# WRITTEN PROBLEM:
Tally the lines below that contain the word "part", and give only that number.

# DATA:
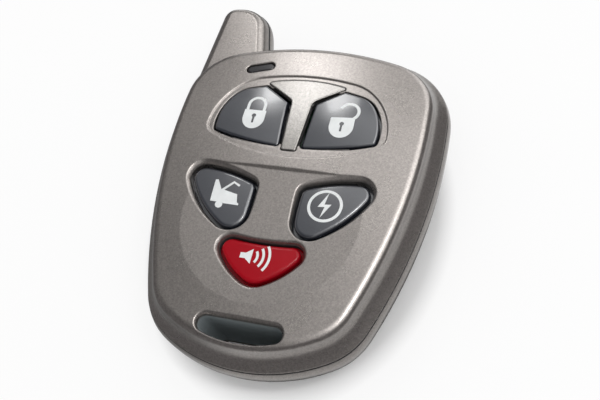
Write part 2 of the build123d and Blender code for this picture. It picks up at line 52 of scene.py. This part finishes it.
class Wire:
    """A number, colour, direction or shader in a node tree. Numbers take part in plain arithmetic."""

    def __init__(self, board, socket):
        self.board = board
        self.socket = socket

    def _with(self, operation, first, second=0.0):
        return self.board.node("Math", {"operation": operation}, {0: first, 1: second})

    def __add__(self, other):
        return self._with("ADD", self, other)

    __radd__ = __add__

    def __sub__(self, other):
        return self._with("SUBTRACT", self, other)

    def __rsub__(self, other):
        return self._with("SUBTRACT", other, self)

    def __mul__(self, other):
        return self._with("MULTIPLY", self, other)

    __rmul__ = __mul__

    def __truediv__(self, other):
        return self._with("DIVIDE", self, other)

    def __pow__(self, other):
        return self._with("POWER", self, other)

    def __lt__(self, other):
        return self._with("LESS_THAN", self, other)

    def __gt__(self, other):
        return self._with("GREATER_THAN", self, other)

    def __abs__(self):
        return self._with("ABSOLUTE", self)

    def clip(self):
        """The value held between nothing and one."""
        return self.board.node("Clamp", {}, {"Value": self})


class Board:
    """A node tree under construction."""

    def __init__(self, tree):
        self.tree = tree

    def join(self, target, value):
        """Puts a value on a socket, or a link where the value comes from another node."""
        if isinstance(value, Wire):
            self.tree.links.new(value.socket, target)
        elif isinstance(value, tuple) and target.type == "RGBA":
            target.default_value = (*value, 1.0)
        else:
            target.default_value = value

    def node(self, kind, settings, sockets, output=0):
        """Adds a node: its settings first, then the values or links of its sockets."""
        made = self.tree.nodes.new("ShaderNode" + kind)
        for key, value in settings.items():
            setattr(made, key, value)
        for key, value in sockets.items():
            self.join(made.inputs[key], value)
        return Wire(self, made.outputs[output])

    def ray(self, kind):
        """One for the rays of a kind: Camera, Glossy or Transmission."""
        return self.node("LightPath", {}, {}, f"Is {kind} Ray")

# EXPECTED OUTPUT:
2